After many years of easy credit and go-go growth, China is struggling with weakened investment and household consumption and increasing corporate and local government defaults. It could present President Xi Jinping with his most difficult problem since he became the country’s top leader in 2013. Will China’s 40 years of continuous economic expansion stop under his rule? If so, how will 1.4 billion Chinese react when they realize that the country’s upward trajectory is coming to an end?

Many Chinese still believe that the central government has the capacity to keep the economy from sliding into a recession, just like during the Asian financial crisis in 1997 and the Great Recession in 2008. Beijing controls the banks, land, foreign exchange rates and the media, so it can mobilize and manipulate them when necessary.

“In China we believe in Keynesian economics,” said Zhang, the Jinfuzi chief executive, referring to the economic theory that favors a bigger role for government. “If what’s going on in China were happening in the U.S., it would have been called a recession. But in China, the government will step in to interfere in significant ways.”

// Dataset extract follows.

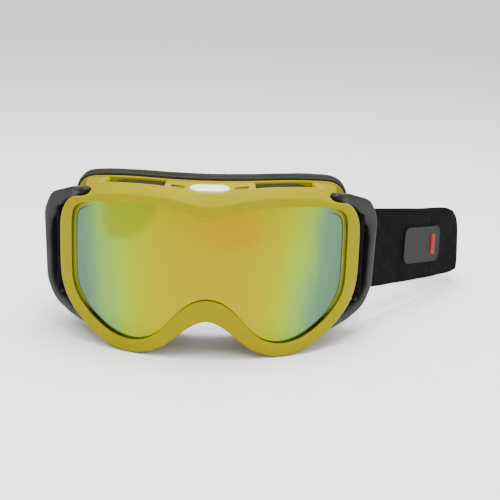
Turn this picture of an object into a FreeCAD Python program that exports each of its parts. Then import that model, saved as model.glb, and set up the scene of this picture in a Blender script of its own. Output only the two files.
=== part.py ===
"""Motorcycle goggles: frame, dual lens, face foam, swinging outriggers and an elastic strap.

X runs to the wearer's left (right when seen from the front), Y from the lens back to the head and
Z up. Every piece is built about the middle of the rim, with the lowest point of the rim at height
zero, and is then moved so that the origin lies in the middle of the whole object's base.
"""
import FreeCAD, Part
import math
import os

doc = FreeCAD.newDocument("goggles")
Vector = FreeCAD.Vector
Rotation = FreeCAD.Rotation
Placement = FreeCAD.Placement

SIZES = {
    # Curvature and depths of the frame
    "lens_radius": 112,
    "face_radius": 105,
    "rim_depth": 6,
    "flange_front": 30,
    "flange_thickness": 2.5,
    "bridge_half": 25,
    "bridge_back": 33.4,
    "wall_thickness": 2.5,
    "vent_edge": 3,
    "top_foam_low": 86.9,
    "top_foam_high": 88.6,
    "top_foam_front": 8.4,
    "block_depth": 110,
    "block_height": 130,
    # Lens pack, as distances behind the rim's front surface
    "groove_front": 2.2,
    "groove_back": 3.9,
    "groove_reach": 3,
    "outer_lens_front": 2.3,
    "outer_lens_back": 3.7,
    "inner_lens_front": 6.5,
    "inner_lens_back": 7.4,
    "spacer_width": 4,
    # Face foam layers
    "foam_base": 5,
    "foam_middle": 5,
    "foam_fleece": 2.5,
    "foam_overhang": 1.3,
    "foam_width": 8,
    # Outriggers and hinges
    "hinge_side": 70,
    "hinge_back": 35,
    "band_width": 5.5,
    "anchor_reach": 23.5,
    "anchor_bar_radius": 1.2,
    "anchor_bar_length": 60,
    "anchor_bar_low": 22,
    "eye_radius": 3.2,
    "eye_thickness": 4.5,
    "upper_eye_middle": 88.8,
    "lower_eye_middle": 11.25,
    "boss_top_inner": 80,
    "boss_low_inner": 22,
    "pin_top": 90.2,
    "pin_bottom": 9.9,
    "pin_radius": 1.5,
    "pin_clearance": 0.05,
    "boss_radius": 3,
    # Strap
    "strap_width": 46,
    "strap_thickness": 2,
    "strap_end_height": 25.5,
    "fold_height": 6.8,
    "loop_thickness": 1.6,
    "loop_clearance": 0.3,
    "seat_radius": 4.3,
    "seat_gap": 0.4,
    "loop_flap": 10,
    # Adjusters
    "adjuster_length": 14,
    "adjuster_wall": 2.6,
    "adjuster_gap": 0.4,
    "slot_depth": 5,
    # Badge on the top bridge
    "badge_length": 22,
    "badge_width": 11,
    "badge_height": 1.8,
}

sheet = doc.addObject("Spreadsheet::Sheet", "Sizes")
for row, (alias, value) in enumerate(SIZES.items(), start=1):
    sheet.set("A%d" % row, alias)
    sheet.set("B%d" % row, str(value))
    sheet.setAlias("B%d" % row, alias)
doc.recompute()

RIM = [
    # x, z and band width between the rim's outline and the lens opening, nose to top centre
    (0, 21.4, 12.0), (9, 18.0, 10.4), (20, 8.8, 8.2), (31, 2.2, 7.4), (42.5, 0, 7.2),
    (56, 2.6, 7.2), (68, 9.4, 7.4), (78, 18.6, 7.6), (84, 29, 7.8), (86, 45, 8.0),
    (86, 60, 8.0), (84.6, 73, 7.2), (80, 81.2, 5.6), (70, 87, 5.2), (55, 90, 5.4),
    (40, 91.3, 5.8), (20, 90.4, 6.2), (0, 87, 6.5),
]
FACE = [
    # x and z of the rear flange, nose to top centre
    (0, 23), (10, 19.5), (21, 10.5), (32, 4.4), (43, 2.6), (56, 5), (67, 11.5), (75.5, 21),
    (79.8, 34), (80.5, 52), (80, 70), (78.4, 81), (73, 88), (62, 91.6), (48, 93.4), (25, 94.1),
    (0, 94.1),
]
BROW = [
    # x, z of the crease, z of the rear edge: the bright bevel along the top of the rim
    (0, 87, 92.6), (12, 88.9, 93.6), (26, 90.6, 95.0), (40, 91.2, 95.6), (52, 90.4, 95.2),
    (60, 89.1, 92.6), (64, 88.3, 89.6),
]
OUTRIGGER_PATH = [
    # reach from the hinge and height of the band's middle line, with the radius of each bend
    (0, 88.8, 0), (12, 86, 20), (25, 82.2, 9), (32, 71.5, 12), (32.4, 29, 13), (25.5, 19.5, 16),
    (13, 14.2, 20), (0, 11.25, 0),
]
BRIDGE_PROFILE = [
    # y and z of the bridge's section; its rear edge lies at the bridge_back depth
    (8.3, 91.4), (None, 93.84), (None, 84), (9.5, 80),
]
BRIDGE_SLOPE = math.atan2(93.6 - 91.4, 31 - 8.3)
BADGE_PLACE = (0, 17.6, 92.36)
BOSS_SPANS = {"upper": (79.9, 84.9), "lower": (15.4, 23.5)}
OUTRIGGER_ANGLE = math.atan2(22, 21.4)  # the resting turn of the right outrigger about its hinge
STRAP_ROUTE = [
    # x and y of the strap in plan, with the radius of each bend, from the right loop to the left
    (85, 63.4, 0), (86.5, 70, 14), (175, 177, 5), (-72, 143.3, 18), (-87.5, 86, 60),
    (-85, 63.4, 0),
]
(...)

Under Xi, even economics has become a delicate topic. Many people in China are not willing to speak publicly because even economists are not allowed to make downward forecasts.

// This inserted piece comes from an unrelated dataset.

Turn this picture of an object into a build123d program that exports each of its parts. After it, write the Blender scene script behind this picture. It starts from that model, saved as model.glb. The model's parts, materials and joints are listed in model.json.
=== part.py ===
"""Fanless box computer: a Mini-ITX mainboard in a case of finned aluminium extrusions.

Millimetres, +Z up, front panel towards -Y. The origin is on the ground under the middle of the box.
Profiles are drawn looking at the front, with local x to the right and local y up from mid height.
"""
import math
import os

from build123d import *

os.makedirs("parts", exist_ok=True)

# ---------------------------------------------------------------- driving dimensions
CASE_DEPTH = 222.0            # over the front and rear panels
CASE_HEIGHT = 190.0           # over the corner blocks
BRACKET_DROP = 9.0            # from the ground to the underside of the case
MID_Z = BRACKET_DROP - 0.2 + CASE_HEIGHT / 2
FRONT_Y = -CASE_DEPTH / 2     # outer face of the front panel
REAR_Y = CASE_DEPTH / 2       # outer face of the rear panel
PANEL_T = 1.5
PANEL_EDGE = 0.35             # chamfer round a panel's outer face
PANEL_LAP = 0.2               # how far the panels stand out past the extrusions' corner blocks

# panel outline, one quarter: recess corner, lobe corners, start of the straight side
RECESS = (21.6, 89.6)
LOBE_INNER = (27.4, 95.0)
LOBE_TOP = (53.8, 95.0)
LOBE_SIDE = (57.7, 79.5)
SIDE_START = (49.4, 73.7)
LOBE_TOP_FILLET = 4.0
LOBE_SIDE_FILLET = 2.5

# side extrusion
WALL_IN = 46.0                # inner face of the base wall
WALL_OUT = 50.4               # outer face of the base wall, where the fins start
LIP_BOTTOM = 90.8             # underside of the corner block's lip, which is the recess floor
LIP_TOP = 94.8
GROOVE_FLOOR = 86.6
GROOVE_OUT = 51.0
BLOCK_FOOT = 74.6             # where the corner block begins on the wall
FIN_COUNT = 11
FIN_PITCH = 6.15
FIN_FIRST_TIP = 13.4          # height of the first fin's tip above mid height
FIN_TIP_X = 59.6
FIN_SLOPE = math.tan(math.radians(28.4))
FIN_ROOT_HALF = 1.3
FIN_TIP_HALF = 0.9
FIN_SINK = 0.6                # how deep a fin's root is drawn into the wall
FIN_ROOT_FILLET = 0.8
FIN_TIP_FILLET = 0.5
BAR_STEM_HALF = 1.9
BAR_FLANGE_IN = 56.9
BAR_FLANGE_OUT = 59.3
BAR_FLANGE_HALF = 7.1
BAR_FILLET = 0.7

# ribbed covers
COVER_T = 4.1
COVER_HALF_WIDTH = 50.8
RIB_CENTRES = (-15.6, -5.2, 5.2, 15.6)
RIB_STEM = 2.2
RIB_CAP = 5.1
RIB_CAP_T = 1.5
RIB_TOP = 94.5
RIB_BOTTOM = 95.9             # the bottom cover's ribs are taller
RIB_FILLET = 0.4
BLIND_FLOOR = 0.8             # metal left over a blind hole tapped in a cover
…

Yet in private conversations, investors, entrepreneurs and economists admit that with the high debt level and a trade war with the United States, the room for government maneuvering is shrinking. The degrees of pessimism vary, but many of them are bracing for a tough ride ahead.

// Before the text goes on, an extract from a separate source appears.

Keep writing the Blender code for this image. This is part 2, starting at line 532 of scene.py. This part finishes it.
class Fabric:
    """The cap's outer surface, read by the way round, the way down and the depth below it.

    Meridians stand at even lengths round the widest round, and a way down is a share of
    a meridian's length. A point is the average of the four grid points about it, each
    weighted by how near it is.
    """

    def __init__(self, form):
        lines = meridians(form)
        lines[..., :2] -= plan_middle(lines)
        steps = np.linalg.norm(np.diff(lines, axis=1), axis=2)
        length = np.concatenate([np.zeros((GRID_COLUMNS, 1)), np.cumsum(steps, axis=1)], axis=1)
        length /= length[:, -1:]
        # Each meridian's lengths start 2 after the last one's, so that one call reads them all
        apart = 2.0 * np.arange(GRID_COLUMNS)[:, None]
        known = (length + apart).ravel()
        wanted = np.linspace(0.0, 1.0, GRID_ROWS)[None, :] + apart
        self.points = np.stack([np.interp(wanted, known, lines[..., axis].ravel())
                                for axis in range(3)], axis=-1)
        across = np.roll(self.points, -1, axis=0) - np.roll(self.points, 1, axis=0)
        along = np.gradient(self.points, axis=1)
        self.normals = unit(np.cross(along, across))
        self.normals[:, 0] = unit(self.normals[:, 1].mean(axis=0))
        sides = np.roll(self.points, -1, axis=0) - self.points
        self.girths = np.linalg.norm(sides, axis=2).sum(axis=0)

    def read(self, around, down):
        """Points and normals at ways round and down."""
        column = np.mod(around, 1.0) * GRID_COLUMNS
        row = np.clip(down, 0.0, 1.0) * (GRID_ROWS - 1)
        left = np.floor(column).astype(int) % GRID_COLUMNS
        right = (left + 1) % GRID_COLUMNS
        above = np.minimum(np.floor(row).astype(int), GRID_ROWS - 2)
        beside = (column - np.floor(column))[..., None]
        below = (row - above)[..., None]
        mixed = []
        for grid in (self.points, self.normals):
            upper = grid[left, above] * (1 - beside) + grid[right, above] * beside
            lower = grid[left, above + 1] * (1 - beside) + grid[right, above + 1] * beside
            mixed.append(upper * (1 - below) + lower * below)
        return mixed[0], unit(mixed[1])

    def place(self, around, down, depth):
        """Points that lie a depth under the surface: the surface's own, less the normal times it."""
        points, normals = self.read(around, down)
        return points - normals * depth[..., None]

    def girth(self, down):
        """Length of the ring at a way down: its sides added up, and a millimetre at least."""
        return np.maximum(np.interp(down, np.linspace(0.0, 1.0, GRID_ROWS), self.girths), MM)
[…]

They told me to change all my savings into gold, a risk-management measure for extreme times. They worry that the trade war will hurt the tech and the venture capital industries because they operate globally. They even envision the possibility of the world’s going back to the Iron Curtain era, the pre-1989 world order of distinct political, economic and ideological barriers between the Soviet bloc and the West.

Wu Xiaoling, a former deputy central bank governor and now dean of Tsinghua University PBC School of Finance, told the graduates last week to brace for global economic and political uncertainty. “We don’t have much time left to revel in the carnival of bubbles,” she said in a speech. “Every country, every individual should be prepared to face the reality after the tide retreats.” The speech was circulated widely on the Chinese social media, possibly because she said what is on many people’s minds.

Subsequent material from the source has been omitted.